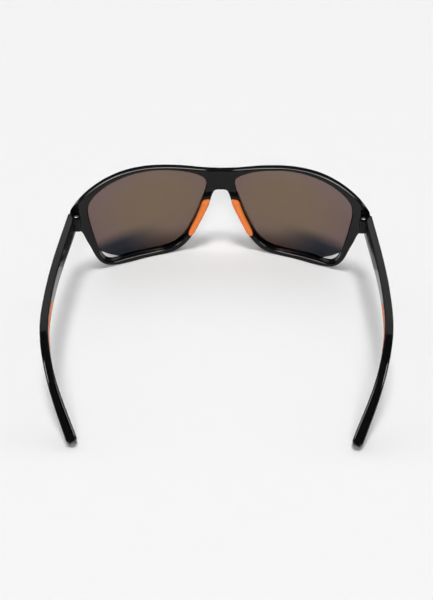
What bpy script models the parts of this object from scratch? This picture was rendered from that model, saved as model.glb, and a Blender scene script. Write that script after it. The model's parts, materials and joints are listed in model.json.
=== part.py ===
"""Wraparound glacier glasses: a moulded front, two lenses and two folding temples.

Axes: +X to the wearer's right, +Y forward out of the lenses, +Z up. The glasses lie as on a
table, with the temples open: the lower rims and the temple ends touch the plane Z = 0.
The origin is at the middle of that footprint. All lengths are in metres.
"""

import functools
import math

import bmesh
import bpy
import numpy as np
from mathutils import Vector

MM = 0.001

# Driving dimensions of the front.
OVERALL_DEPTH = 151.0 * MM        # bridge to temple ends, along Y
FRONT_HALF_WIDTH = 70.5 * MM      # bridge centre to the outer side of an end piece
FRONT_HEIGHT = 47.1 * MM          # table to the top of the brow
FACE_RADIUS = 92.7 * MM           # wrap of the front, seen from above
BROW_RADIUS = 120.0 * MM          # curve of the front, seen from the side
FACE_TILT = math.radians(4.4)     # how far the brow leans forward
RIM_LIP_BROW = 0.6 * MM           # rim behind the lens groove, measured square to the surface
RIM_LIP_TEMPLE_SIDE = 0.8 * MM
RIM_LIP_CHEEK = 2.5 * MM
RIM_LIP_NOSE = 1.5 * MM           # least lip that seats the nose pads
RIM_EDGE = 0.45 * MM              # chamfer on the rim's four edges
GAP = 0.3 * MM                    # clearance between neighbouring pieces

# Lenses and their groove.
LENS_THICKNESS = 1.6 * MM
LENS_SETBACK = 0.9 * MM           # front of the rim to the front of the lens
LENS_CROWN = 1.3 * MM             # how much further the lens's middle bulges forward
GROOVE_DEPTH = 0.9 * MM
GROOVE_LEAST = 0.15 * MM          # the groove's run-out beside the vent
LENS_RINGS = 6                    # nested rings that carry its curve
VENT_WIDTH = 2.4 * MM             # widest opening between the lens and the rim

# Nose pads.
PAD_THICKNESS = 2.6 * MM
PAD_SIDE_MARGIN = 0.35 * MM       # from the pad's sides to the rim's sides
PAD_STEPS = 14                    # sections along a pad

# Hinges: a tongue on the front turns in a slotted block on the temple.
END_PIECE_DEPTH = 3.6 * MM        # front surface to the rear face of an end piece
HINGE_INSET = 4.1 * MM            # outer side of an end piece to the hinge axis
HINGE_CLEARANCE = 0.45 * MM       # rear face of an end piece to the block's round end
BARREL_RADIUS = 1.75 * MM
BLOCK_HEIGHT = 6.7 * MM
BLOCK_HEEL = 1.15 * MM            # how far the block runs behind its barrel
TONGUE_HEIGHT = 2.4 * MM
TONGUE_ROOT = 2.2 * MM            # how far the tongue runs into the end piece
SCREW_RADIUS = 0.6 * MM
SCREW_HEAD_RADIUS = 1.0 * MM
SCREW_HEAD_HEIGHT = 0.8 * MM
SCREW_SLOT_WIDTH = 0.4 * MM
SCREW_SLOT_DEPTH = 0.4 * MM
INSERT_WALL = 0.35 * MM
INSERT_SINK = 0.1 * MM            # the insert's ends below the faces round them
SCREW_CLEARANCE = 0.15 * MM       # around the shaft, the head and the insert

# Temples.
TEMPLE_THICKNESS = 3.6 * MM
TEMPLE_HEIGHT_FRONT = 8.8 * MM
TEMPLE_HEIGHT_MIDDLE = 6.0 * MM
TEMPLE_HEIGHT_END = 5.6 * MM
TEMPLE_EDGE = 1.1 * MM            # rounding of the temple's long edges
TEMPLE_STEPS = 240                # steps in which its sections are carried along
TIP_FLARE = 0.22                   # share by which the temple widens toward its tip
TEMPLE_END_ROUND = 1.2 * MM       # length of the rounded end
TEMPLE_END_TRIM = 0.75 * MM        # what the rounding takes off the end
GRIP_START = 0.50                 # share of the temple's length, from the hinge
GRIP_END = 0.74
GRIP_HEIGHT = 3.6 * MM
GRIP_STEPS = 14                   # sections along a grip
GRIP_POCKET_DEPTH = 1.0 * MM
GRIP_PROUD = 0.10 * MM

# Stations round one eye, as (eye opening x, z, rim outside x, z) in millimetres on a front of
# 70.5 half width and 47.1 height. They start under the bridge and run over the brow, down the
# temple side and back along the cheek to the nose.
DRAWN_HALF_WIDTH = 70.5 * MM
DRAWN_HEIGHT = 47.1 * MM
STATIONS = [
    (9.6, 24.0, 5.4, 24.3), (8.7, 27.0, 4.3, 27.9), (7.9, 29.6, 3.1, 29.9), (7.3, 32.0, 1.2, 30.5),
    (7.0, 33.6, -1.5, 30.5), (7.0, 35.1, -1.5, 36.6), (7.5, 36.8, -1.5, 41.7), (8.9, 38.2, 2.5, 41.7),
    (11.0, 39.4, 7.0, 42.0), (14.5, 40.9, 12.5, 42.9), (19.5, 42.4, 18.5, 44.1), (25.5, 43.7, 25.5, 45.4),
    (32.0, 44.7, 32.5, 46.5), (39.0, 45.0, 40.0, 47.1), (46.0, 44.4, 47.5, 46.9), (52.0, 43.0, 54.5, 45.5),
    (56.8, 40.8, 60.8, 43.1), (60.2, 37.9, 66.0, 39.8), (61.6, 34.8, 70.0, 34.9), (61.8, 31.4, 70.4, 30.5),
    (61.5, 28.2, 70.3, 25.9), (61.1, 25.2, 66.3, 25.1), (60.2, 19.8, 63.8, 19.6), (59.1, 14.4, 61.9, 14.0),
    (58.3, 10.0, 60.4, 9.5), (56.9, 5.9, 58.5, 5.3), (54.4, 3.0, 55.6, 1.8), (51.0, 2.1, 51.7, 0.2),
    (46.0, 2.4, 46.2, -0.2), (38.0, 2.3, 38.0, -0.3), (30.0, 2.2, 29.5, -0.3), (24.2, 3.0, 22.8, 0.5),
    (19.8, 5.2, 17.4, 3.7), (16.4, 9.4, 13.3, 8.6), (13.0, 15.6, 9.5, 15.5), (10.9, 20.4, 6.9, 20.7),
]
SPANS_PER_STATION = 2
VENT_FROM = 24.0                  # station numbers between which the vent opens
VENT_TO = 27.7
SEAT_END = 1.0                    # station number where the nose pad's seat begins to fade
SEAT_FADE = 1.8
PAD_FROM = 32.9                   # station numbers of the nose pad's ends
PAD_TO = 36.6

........

### Do this
Starting at the first line of the material above, reproduce each line exactly up to and including the line with "GAP = 0.3 *".

### Worked answer
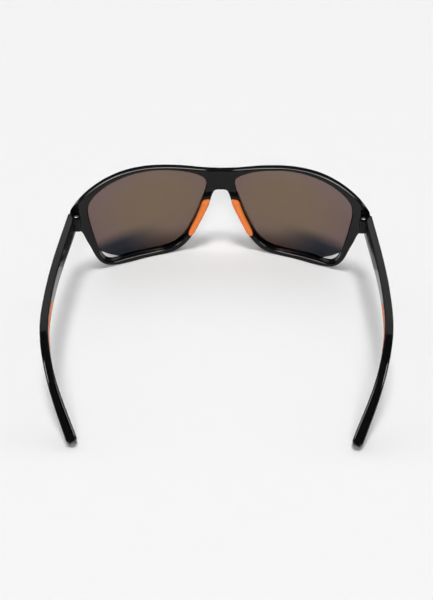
What bpy script models the parts of this object from scratch? This picture was rendered from that model, saved as model.glb, and a Blender scene script. Write that script after it. The model's parts, materials and joints are listed in model.json.
=== part.py ===
"""Wraparound glacier glasses: a moulded front, two lenses and two folding temples.

Axes: +X to the wearer's right, +Y forward out of the lenses, +Z up. The glasses lie as on a
table, with the temples open: the lower rims and the temple ends touch the plane Z = 0.
The origin is at the middle of that footprint. All lengths are in metres.
"""

import functools
import math

import bmesh
import bpy
import numpy as np
from mathutils import Vector

MM = 0.001

# Driving dimensions of the front.
OVERALL_DEPTH = 151.0 * MM        # bridge to temple ends, along Y
FRONT_HALF_WIDTH = 70.5 * MM      # bridge centre to the outer side of an end piece
FRONT_HEIGHT = 47.1 * MM          # table to the top of the brow
FACE_RADIUS = 92.7 * MM           # wrap of the front, seen from above
BROW_RADIUS = 120.0 * MM          # curve of the front, seen from the side
FACE_TILT = math.radians(4.4)     # how far the brow leans forward
RIM_LIP_BROW = 0.6 * MM           # rim behind the lens groove, measured square to the surface
RIM_LIP_TEMPLE_SIDE = 0.8 * MM
RIM_LIP_CHEEK = 2.5 * MM
RIM_LIP_NOSE = 1.5 * MM           # least lip that seats the nose pads
RIM_EDGE = 0.45 * MM              # chamfer on the rim's four edges
GAP = 0.3 * MM                    # clearance between neighbouring pieces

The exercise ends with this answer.